Without a doubt. I mean it keeps me there. The way I was drinking I wouldn’t be able to hang. I’m a little older, but I’m healthier than I was then—which is funny to me. It means I’m still progressing in certain ways I guess.
I check the mags and the videos and it’s thinned out as far as my generation of skaters go. I think a lot of skaters have a short window. I’ve been lucky in that things keep going for me. I just put out a big Thrasher part, for example. I don’t know, I guess I’ve lived through a lot of time periods and stages in skating. It’s pretty trippy. I’ve been skating 23 years and been into all different kinds of skating—vert, manual, street. To put out that Thrasher part and still get a ton of positive responses, that’s been really cool. I’m still doing tricks that—y’know I switch carved over the China Banks in California and that hadn’t been done—people were going crazy over something that hadn’t been done at one off the oldest spots in San Francisco.
What’s that feeling like? Getting respect from these other skaters for doing something that hadn’t been done before? Is that, kind of, like, the peak?

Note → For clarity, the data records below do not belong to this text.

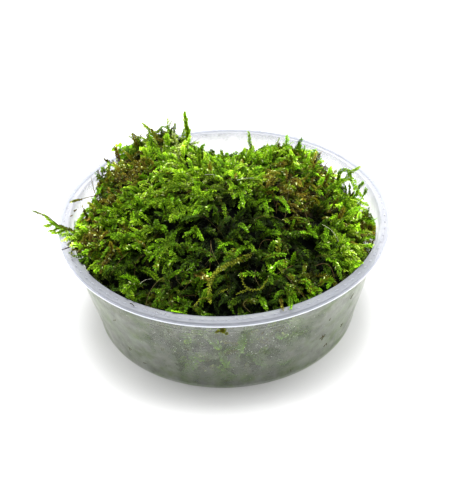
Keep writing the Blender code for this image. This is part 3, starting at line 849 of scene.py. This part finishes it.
def grow_wall_moss(rng, count=1100):
    """Shoots pressed against the inside of the tub's wall, which show through it."""
    angle = rng.uniform(0.0, FULL_TURN, count)
    along_foot = rng.random(count) < FOOT_SHARE
    height = np.where(along_foot, rng.uniform(*FOOT_HEIGHTS, count), rng.uniform(*WALL_HEIGHTS, count))
    course = rng.uniform(0.0, FULL_TURN, count)
    length = rng.uniform(4.0, 8.0, count) * MM
    inset = rng.uniform(0.4, 4.5, count) * MM
    places = []
    for share in (-0.5, 0.0, 0.5):
        spot_height = np.clip(height + share * length * np.sin(course), *END_HEIGHTS)
        radius = wall_radius(spot_height) - inset
        places.append(around(radius, angle + share * length * np.cos(course) / radius, spot_height))
    up = unit(around(1.0, angle, 0.3 * rng.normal(0.0, 1.0, count)))
    age = np.where(rng.random(count) < 0.3, 0.66, 0.3) + rng.normal(0.0, 0.08, count)
    light = rng.uniform(0.35, 1.25, count)
    return grow_shoots(np.stack(places, axis=1), up, PRESSED, rng.uniform(0.85, 1.15, count), age, light, rng)


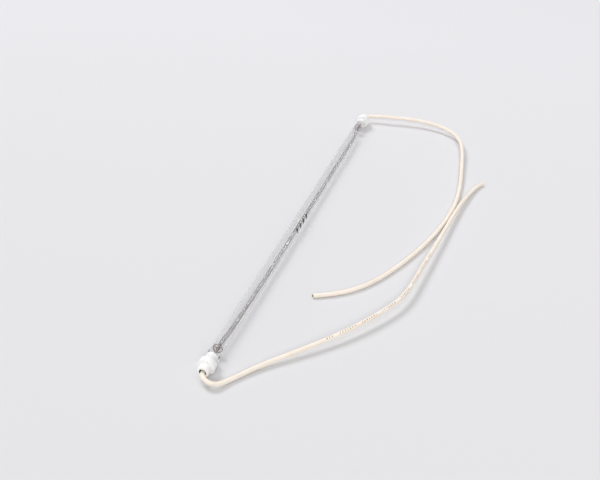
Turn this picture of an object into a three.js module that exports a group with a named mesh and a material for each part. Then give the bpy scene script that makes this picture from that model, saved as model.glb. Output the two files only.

Well, yeah, that’s it. Like, that’s it. That’s what my generation goes for. That’s skateboarding: Getting respect for doing something nobody else has done, that’s why we do it. There’s no other feeling like it.
What would be the equivalent of that feeling to you, off the board?
I’ll tell you this: The first time I ever saw one of my shirts—when my line first came out a Supreme with just a few shirts and a few hats—on a kid that I had no relation to in SoHo. That. That was like landing a trick. It was the same feeling inside. I could tell he was feeling himself that day, he just had that look about him. And that was the same feeling.